PROBLEM TO WORK ON: Repeat the entire listing exactly.

STORED DATA:
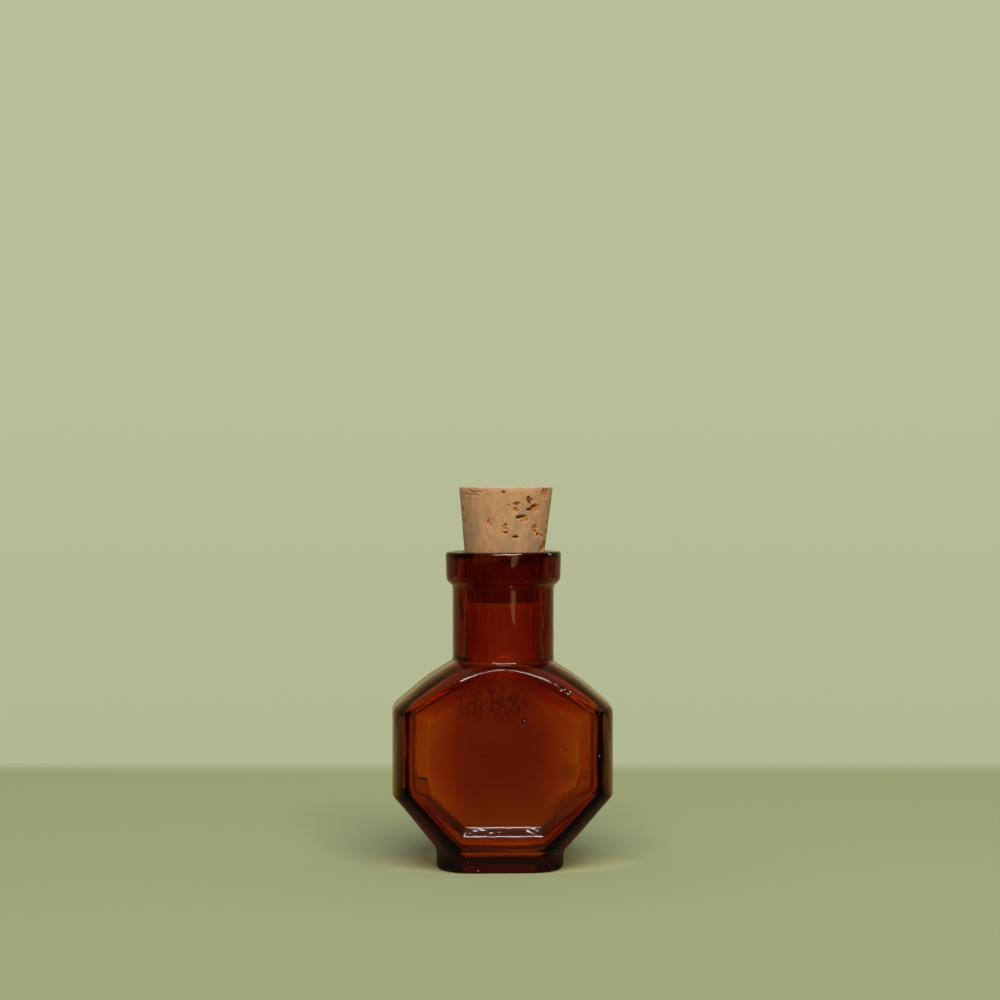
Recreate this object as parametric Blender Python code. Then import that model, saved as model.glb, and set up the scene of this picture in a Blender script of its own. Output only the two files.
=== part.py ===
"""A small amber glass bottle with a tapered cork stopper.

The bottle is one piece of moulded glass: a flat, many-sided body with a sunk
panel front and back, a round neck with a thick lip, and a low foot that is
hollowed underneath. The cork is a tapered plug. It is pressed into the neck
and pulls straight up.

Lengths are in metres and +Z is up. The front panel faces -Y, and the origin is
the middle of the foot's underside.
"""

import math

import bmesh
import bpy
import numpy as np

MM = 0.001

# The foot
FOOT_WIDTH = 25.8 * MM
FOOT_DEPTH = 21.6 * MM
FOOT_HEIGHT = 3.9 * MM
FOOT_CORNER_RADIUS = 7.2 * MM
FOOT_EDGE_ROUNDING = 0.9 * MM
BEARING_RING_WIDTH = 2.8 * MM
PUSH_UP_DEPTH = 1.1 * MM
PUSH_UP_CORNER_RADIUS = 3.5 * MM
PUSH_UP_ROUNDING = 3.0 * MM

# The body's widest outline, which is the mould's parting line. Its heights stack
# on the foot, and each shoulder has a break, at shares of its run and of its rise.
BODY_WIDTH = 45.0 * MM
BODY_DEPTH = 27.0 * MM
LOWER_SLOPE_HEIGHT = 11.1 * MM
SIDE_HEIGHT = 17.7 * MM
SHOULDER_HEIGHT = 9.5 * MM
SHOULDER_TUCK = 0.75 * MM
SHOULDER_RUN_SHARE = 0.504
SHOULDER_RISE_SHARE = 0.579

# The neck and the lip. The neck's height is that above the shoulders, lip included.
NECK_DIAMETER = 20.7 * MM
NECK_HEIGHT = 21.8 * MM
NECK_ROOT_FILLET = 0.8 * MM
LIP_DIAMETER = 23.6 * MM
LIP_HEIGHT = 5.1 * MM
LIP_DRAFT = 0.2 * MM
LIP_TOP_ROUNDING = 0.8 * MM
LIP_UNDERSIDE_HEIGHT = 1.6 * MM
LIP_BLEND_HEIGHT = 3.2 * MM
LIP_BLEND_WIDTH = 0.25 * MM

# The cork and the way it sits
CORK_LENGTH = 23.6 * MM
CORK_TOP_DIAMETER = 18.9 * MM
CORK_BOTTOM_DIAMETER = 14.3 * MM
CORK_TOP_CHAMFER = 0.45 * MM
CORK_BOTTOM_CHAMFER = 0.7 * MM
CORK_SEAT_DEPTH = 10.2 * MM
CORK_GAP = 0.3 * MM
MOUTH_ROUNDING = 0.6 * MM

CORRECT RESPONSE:
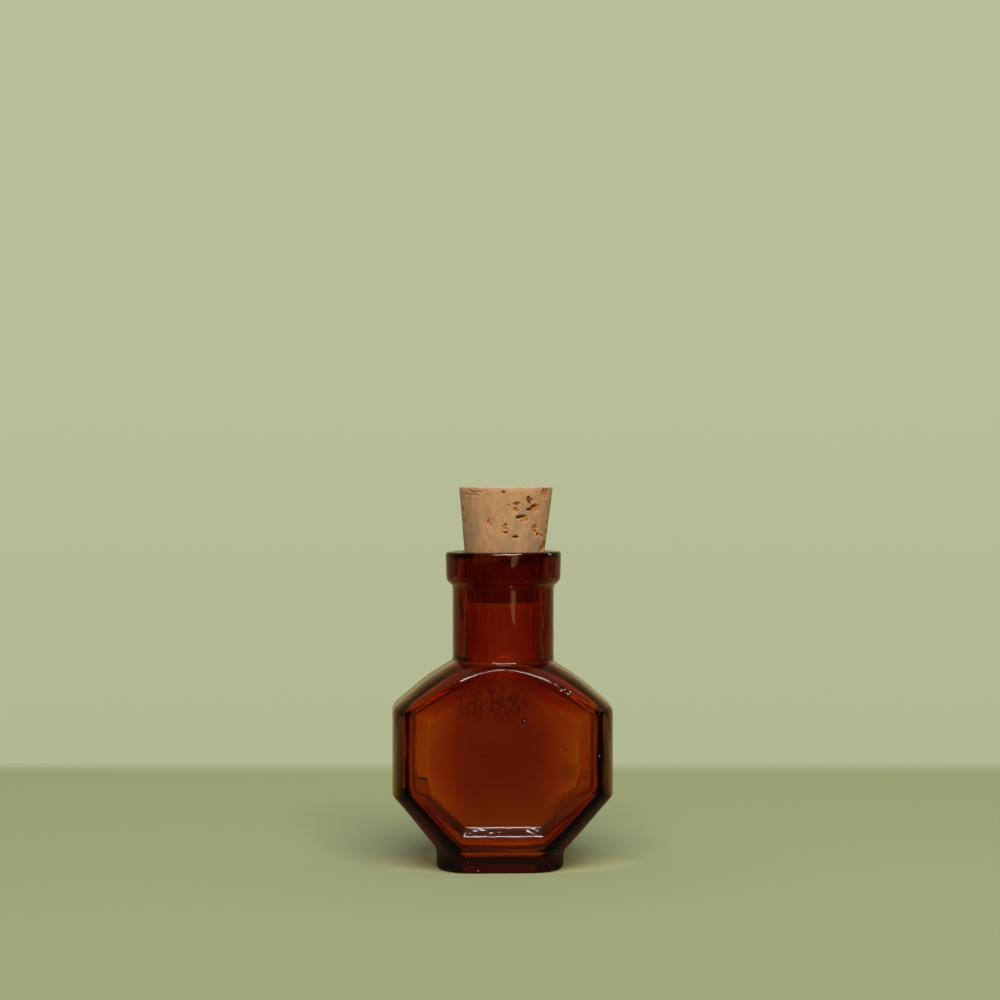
Recreate this object as parametric Blender Python code. Then import that model, saved as model.glb, and set up the scene of this picture in a Blender script of its own. Output only the two files.
=== part.py ===
"""A small amber glass bottle with a tapered cork stopper.

The bottle is one piece of moulded glass: a flat, many-sided body with a sunk
panel front and back, a round neck with a thick lip, and a low foot that is
hollowed underneath. The cork is a tapered plug. It is pressed into the neck
and pulls straight up.

Lengths are in metres and +Z is up. The front panel faces -Y, and the origin is
the middle of the foot's underside.
"""

import math

import bmesh
import bpy
import numpy as np

MM = 0.001

# The foot
FOOT_WIDTH = 25.8 * MM
FOOT_DEPTH = 21.6 * MM
FOOT_HEIGHT = 3.9 * MM
FOOT_CORNER_RADIUS = 7.2 * MM
FOOT_EDGE_ROUNDING = 0.9 * MM
BEARING_RING_WIDTH = 2.8 * MM
PUSH_UP_DEPTH = 1.1 * MM
PUSH_UP_CORNER_RADIUS = 3.5 * MM
PUSH_UP_ROUNDING = 3.0 * MM

# The body's widest outline, which is the mould's parting line. Its heights stack
# on the foot, and each shoulder has a break, at shares of its run and of its rise.
BODY_WIDTH = 45.0 * MM
BODY_DEPTH = 27.0 * MM
LOWER_SLOPE_HEIGHT = 11.1 * MM
SIDE_HEIGHT = 17.7 * MM
SHOULDER_HEIGHT = 9.5 * MM
SHOULDER_TUCK = 0.75 * MM
SHOULDER_RUN_SHARE = 0.504
SHOULDER_RISE_SHARE = 0.579

# The neck and the lip. The neck's height is that above the shoulders, lip included.
NECK_DIAMETER = 20.7 * MM
NECK_HEIGHT = 21.8 * MM
NECK_ROOT_FILLET = 0.8 * MM
LIP_DIAMETER = 23.6 * MM
LIP_HEIGHT = 5.1 * MM
LIP_DRAFT = 0.2 * MM
LIP_TOP_ROUNDING = 0.8 * MM
LIP_UNDERSIDE_HEIGHT = 1.6 * MM
LIP_BLEND_HEIGHT = 3.2 * MM
LIP_BLEND_WIDTH = 0.25 * MM

# The cork and the way it sits
CORK_LENGTH = 23.6 * MM
CORK_TOP_DIAMETER = 18.9 * MM
CORK_BOTTOM_DIAMETER = 14.3 * MM
CORK_TOP_CHAMFER = 0.45 * MM
CORK_BOTTOM_CHAMFER = 0.7 * MM
CORK_SEAT_DEPTH = 10.2 * MM
CORK_GAP = 0.3 * MM
MOUTH_ROUNDING = 0.6 * MM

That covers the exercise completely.